Chinese character order, or Chinese character indexing, Chinese character collation and Chinese character sorting, is the way in which a Chinese character set is sorted into a sequence for the convenience of information retrieval. It may also refer to the sequence so produced.English dictionaries and indexes are normally arranged in alphabetical order for quick lookup, but Chinese is written in tens of thousands of different characters, not just dozens of letters in an alphabet, and that makes the sorting job much more challenging.
The orders or sorting methods of Chinese dictionaries are traditionally divided into three categories:
In modern Chinese, people also use frequency orders, where words or characters are sorted by their frequencies of use in a text corpus. There is also computer-based sorting and lookup.
Chinese dictionaries include character dictionaries and word dictionaries . Chinese word orders are based on character orders. Single-character words are arranged by character sorting directly, and multi-character words can be sorted character by character in a similar way.In the following sections, there is a general introduction to the orders and sorting methods currently in use, focused on those which are more popular and effective.
In this category of orders, Chinese characters are sorted according to various features of their forms or shapes. There are two subcategories of form-based orders: stroke-based orders and component-based orders.
See main article: Stroke-based sorting. In stroke-based orders, Chinese characters are sorted by different features of strokes, including stroke counts, stroke forms, stroke orders, stroke combinations, stroke positions, etc.

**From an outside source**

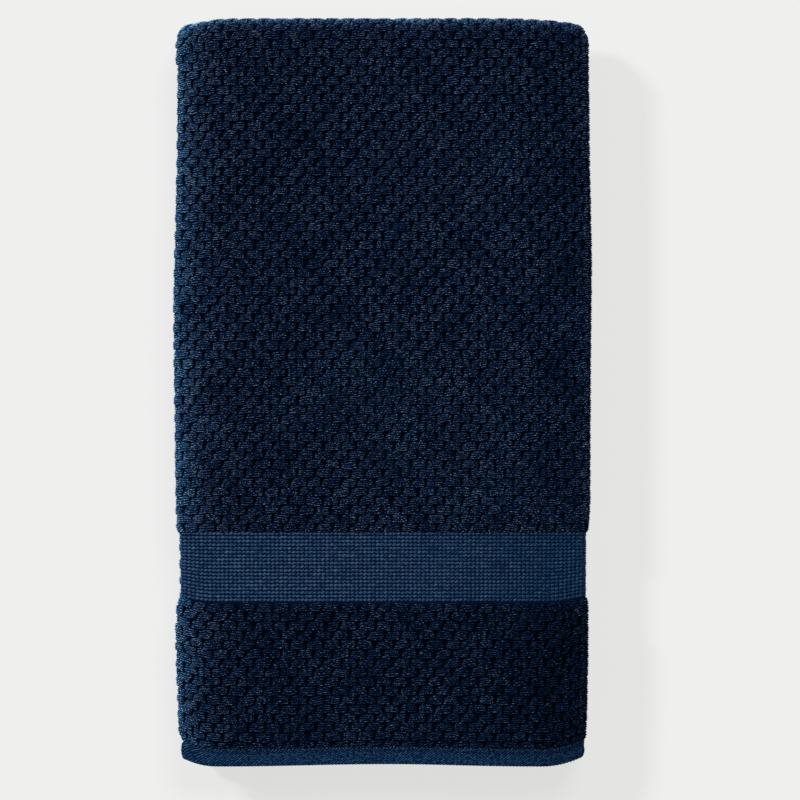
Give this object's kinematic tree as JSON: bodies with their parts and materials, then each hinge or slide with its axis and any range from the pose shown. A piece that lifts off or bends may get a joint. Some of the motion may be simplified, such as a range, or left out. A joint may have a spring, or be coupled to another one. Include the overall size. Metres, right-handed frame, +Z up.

In this order, Chinese characters are sorted by their stroke count ascendingly. A character with less strokes is put before those of more strokes. For example, the different characters in "漢字筆劃, 汉字笔画 " (Chinese character strokes) are sorted into "汉(5)字(6)画(8)笔(10)[筆(12)畫(12)]漢(14)", where stroke counts are put in brackets. (Please note that both 筆 and 畫 are of 12 strokes and their order is not determinable by stroke-count order.).
This is a combination of stroke-count sorting and stroke-order sorting. Characters are first arranged by stroke-counts ascendingly. Then Stroke-order sorting is employed to sort characters with the same number of strokes. The characters are first arranged by their first strokes according to an order of stroke groups (such as “heng (横), shu (竖), pie (撇), dian (点), zhe (折)”, or “dian (点), heng (横), shu (竖), pie (撇), zhe (折)”), if the first strokes belong to the same group, then sort by their second strokes in a similar way, and so on. In our example of the previous section, both 筆 and 畫 are of 12 strokes. 筆 starts with stroke ㇓of the pie (撇) group, and 畫 starts with ㇕ of the zhe (折) group, and pie is before zhe in the groups order, so 筆 comes before 畫. Hence the different characters in "汉字笔画, 漢字筆劃" are finally sorted into "汉(5)字(6)画(8)笔(10)筆(12)畫(12)漢(14)", where each character is put at its unique position.
See main article: GB stroke-based order. GB Stroke-Based Order, full name GB13000.1 Character Set Chinese Character Order (Stroke-Based Order) (GB13000.1字符集汉字字序(笔画序)规范) is a standard released by the National Language Commission of China in 1999. This is an enhanced version of stroke-count-stroke-order sorting. According to this standard, the characters are first sorted by stroke counts, followed by stroke order (of the five families of heng, shu, pie, dian and zhe). Then if there are characters of the same stroke count and stroke order, they will be sorted by the primary-secondary stroke order. For example, 子 and 孑 are both of 3 strokes and have the same five-group stroke order (㇐ and ㇀ both belong to the heng family), but according to the rule of primary-secondary stroke order, primary stroke ㇐ is before secondary stroke ㇀. So 子 comes before 孑. If two characters are of the same stroke count, stroke order and primary-secondary stroke, then sort them according to the mode of stroke combination. Stroke separation precedes stroke connection, and connection precedes intersection. For example: 八 is before 人, which is before 乂. And there are other sorting rules for more accurate sorting.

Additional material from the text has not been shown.